When a funding round or acquisition is on the table, the technology and security posture moves from back-office detail to deal term. I have sat on both sides of this: building the systems that get diligenced, and advising on what to look for. The questions that matter are surprisingly consistent.

Can they prove who has access to what?

Identity is the fastest read on operational maturity. If a company can produce a current access review, show MFA enforced everywhere, and demonstrate that departures are de-provisioned promptly, the rest of the program is usually sound. If they cannot, expect to find more.

Is the data defensible?

Where does sensitive data live, who can reach it, and what stops it from walking out the door. Look for data classification, encryption at rest and in transit, and Data Loss Prevention on the paths that matter.

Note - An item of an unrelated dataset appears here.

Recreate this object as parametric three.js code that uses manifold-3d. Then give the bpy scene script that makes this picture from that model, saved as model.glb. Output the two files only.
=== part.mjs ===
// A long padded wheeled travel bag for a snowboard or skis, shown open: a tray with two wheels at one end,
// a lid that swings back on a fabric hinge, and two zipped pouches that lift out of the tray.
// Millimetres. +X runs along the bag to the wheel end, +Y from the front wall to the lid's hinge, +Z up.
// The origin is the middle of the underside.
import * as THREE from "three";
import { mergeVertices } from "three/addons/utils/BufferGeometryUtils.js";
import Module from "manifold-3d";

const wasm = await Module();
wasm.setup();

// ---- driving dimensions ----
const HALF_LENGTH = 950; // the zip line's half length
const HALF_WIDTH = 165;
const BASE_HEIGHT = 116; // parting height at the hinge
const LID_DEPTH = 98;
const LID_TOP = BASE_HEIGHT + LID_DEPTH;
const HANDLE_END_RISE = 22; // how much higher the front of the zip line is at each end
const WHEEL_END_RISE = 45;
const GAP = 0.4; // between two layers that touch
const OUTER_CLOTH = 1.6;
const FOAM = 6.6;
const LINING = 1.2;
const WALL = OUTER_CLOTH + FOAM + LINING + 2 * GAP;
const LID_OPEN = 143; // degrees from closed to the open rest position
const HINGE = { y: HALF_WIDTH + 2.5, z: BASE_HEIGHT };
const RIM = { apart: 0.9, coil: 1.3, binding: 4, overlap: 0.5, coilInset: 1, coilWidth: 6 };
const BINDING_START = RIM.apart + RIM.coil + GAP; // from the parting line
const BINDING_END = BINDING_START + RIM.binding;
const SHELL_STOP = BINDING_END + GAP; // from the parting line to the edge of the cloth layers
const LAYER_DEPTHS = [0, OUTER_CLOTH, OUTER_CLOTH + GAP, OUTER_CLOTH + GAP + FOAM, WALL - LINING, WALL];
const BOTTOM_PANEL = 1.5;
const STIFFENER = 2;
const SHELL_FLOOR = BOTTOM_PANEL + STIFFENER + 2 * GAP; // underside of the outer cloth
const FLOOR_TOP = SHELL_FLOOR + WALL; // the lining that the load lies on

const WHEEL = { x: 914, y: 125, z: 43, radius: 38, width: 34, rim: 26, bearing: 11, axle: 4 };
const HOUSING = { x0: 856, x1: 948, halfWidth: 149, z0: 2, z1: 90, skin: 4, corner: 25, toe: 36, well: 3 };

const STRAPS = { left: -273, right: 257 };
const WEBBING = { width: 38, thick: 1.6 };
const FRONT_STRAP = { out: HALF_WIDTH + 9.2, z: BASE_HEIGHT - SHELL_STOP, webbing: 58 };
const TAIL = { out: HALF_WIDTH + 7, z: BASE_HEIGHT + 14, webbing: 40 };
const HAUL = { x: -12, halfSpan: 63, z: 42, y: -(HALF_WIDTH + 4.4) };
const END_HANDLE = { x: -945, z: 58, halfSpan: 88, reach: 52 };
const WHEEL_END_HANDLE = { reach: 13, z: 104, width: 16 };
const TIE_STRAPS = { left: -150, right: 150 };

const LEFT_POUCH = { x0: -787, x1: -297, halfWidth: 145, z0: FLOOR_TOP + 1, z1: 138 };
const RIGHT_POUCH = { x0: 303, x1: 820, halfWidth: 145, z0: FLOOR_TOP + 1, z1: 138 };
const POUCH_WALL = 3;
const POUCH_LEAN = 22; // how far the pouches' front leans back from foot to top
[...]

For regulated targets, ask which framework they map to: SOC 2, ISO 27001, HIPAA, or NIST 800-171, and ask to see the evidence, not just the claim.

Will the systems scale with the thesis?

Integration debt is the quiet killer of post-deal value. Fragmented ERP and CRM systems held together by spreadsheets do not survive a growth plan. Assess whether finance, sales, and operations share a governed flow of data or whether someone reconciles it by hand every month.

What is the real run cost?

Vendor sprawl, auto-renewing contracts, and overlapping tools hide real money. A clear-eyed look at the technology spend often surfaces both immediate savings and a sense of how disciplined the team is.

The bottom line

Good technology diligence is not about finding reasons to walk away. It is about pricing the risk and planning the first 100 days accurately. The companies that diligence well are usually the ones that ran their technology like it mattered all along.